Consider the following grammar:
number: hex | decimal .
hex: hex-digit+ .
decimal: decimal-digit+ .
-hex-digit: ["0"-"9" | "a"-"f" | "A"-"F" ] .
-decimal-digit: ["0"-"9" ] .
It parses numbers in either hexadecimal or decimal. In the case of a number like “42”, the parse is ambiguous, it matches either hex or decimal:
$ coffeepot --pretty-print -g:hex.ixml 42
Found 2 possible parses.
<number xmlns:ixml="http://invisiblexml.org/NS" ixml:state="ambiguous">
<hex>42<hex>
</number>
You can give decimal a higher priority:
{[+pragma nineml "https://nineml.org/ns/pragma/"]}
number: hex | {[nineml priority 2]} decimal .
hex: hex-digit+ .
decimal: decimal-digit+ .
-hex-digit: ["0"-"9" | "a"-"f" | "A"-"F" ] .

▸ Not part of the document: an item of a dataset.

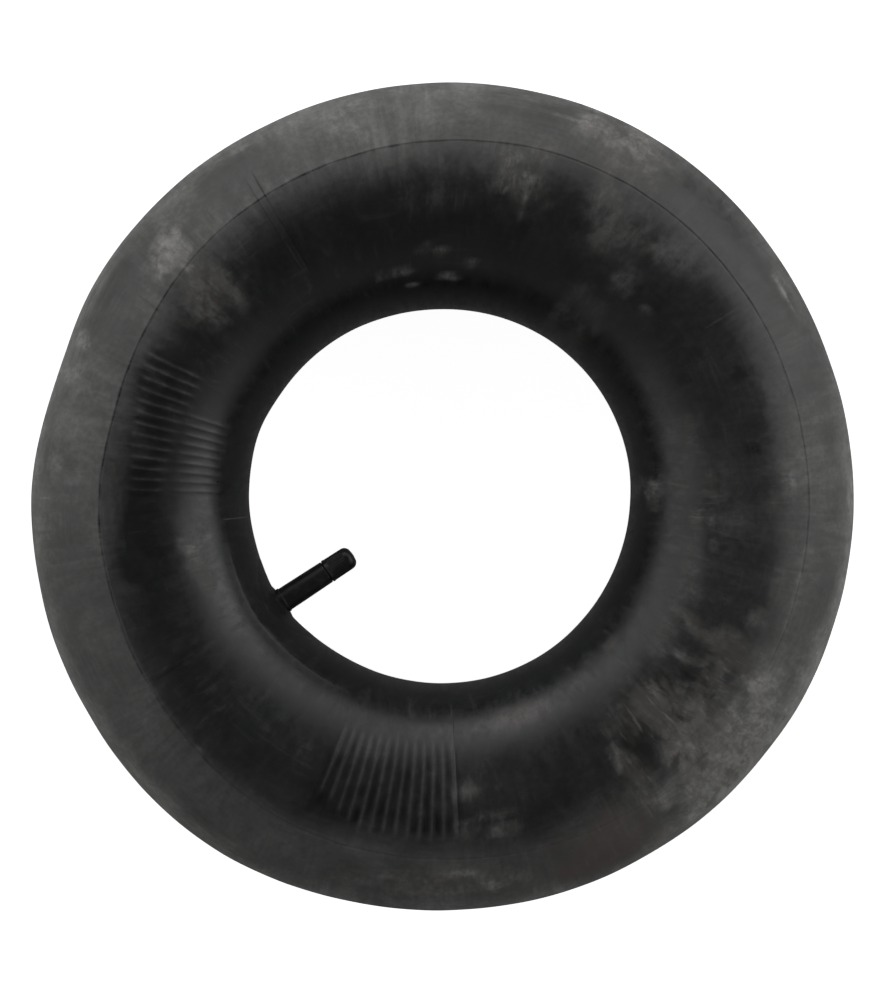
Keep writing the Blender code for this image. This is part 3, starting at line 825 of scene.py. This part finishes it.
def make_cap():
    """The cap: a fluted outside with a rounded end, and a threaded bore with a recess at its mouth."""
    mouth, wide = CAP_MOUTH, CAP_WIDE
    low, high = mouth + 1.6 * MM, CAP_END - CAP_CORNER
    outside = [(wide - 0.2 * MM, mouth), (wide, mouth + 0.2 * MM), (wide, mouth + 1.2 * MM)]
    outside += [(wide - 0.12 * MM, mouth + 1.4 * MM)]
    outside += straight((wide - 0.13 * MM, low), (CAP_NARROW, high - 0.4 * MM), 0.4 * MM)
    outside += arc((CAP_NARROW - CAP_CORNER, high - 0.25 * MM), CAP_CORNER, 0, 90, 14)
    outside += [((CAP_NARROW - CAP_CORNER) / 2, CAP_END - 0.08 * MM), (0, CAP_END)]
    inside = [(0, CAP_ROOF), (CAP_ROOF_RADIUS, CAP_ROOF), (3.5 * MM, TIP), (CAP_BORE, TIP - 0.5 * MM)]
    inside += straight((CAP_BORE, TIP - 1 * MM), (CAP_BORE, mouth + 3.3 * MM), 0.12 * MM)
    inside += [(CAP_BORE, mouth + 2.8 * MM), (CAP_RECESS, mouth + 2.6 * MM)]
    inside += [(CAP_RECESS, mouth + 0.3 * MM), (CAP_RECESS + 0.2 * MM, mouth)]
    return turned("valve_cap", (inside + outside)[::-1], steps=CAP_STEPS, carve=cap_carving)


class Nodes:
    """Short calls that add nodes to a tree. Any input can be a link or a plain value."""

    def __init__(self, tree):
        self.tree = tree

    def add(self, kind, links=None, **settings):
        node = self.tree.nodes.new(kind)
        for name, value in settings.items():
            setattr(node, name, value)
        for socket, source in (links or {}).items():
            self.put(node.inputs[socket], source)
        return node

    def put(self, socket, source):
        if isinstance(source, bpy.types.NodeSocket):
            self.tree.links.new(source, socket)
        else:
            socket.default_value = source

    def math(self, operation, first, second=0.0, clamp=False):
        node = self.add("ShaderNodeMath", {0: first, 1: second}, operation=operation)
        node.use_clamp = clamp
        return node.outputs[0]

    def times(self, first, second, clamp=False):
        return self.math("MULTIPLY", first, second, clamp)

    def plus(self, first, second, clamp=False):
        return self.math("ADD", first, second, clamp)

    def vector(self, operation, first, second=(0, 0, 0)):
        """The outputs of vector arithmetic: 0 for a vector, and "Value" for a number."""
        return self.add("ShaderNodeVectorMath", {0: first, 1: second}, operation=operation).outputs

    def between(self, value, low, high, to_low=0.0, to_high=1.0):
        """The value eased from low to high into to_low to to_high, and held beyond them."""
        links = {"Value": value, "From Min": low, "From Max": high, "To Min": to_low, "To Max": to_high}
        return self.add("ShaderNodeMapRange", links, interpolation_type="SMOOTHSTEP").outputs["Result"]


class Shader(Nodes):
    """A node material with one Principled surface."""

    def __init__(self, name):
        self.material = bpy.data.materials.new(name)
        self.material.use_nodes = True
        super().__init__(self.material.node_tree)
        self.surface = self.tree.nodes["Principled BSDF"]
        self.place = self.add("ShaderNodeTexCoord").outputs["Object"]

    def attribute(self, name, output="Fac"):
        return self.add("ShaderNodeAttribute", attribute_name=name).outputs[output]

    def stretched(self, scale, place=None):
        links = {"Vector": place or self.place, "Scale": scale}
        return self.add("ShaderNodeMapping", links).outputs["Vector"]

    def noise(self, size, detail=3.0, roughness=0.55, warp=0.0, place=None):
        """Noise whose features have about the given size, in metres."""
        links = {"Vector": place or self.place, "Scale": 1 / size, "Detail": detail}
        links.update({"Roughness": roughness, "Distortion": warp})
        return self.add("ShaderNodeTexNoise", links).outputs["Fac"]

    def mix(self, share, first, second):
        node = self.add("ShaderNodeMix", {"Factor": share}, data_type="RGBA")
        self.put(node.inputs[6], first)
        self.put(node.inputs[7], second)
        return node.outputs[2]

    def bump(self, height, distance, strength, normal=None):
        links = {"Height": height, "Distance": distance, "Strength": strength}
        if normal:
            links["Normal"] = normal
        return self.add("ShaderNodeBump", links).outputs["Normal"]

    def finish(self, colour, roughness, normal=None, **uniform):
        self.put(self.surface.inputs["Base Color"], colour)
        self.put(self.surface.inputs["Roughness"], roughness)
        if normal:
            self.put(self.surface.inputs["Normal"], normal)
        for name, value in uniform.items():
            self.surface.inputs[name.replace("_", " ")].default_value = value
        return self.material


def grey(value, tint=(1, 1, 1)):
    return (value * tint[0], value * tint[1], value * tint[2], 1)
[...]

-decimal-digit: ["0"-"9" ] .
Now decimal will be selected:
$ coffeepot --pretty-print -g:hex.ixml 42
Found 2 possible parses.
<number>
<decimal>42</decimal>
</number>
The parse is no longer considered ambiguous because no arbitrary choices were made.
Use the --strict-ambiguity
option to mark
the output ambiguous.
If a grammar is infinitely ambiguous, the same part of the parse may be serialized more than once. When this happens, the selection is always between the remaining alternatives.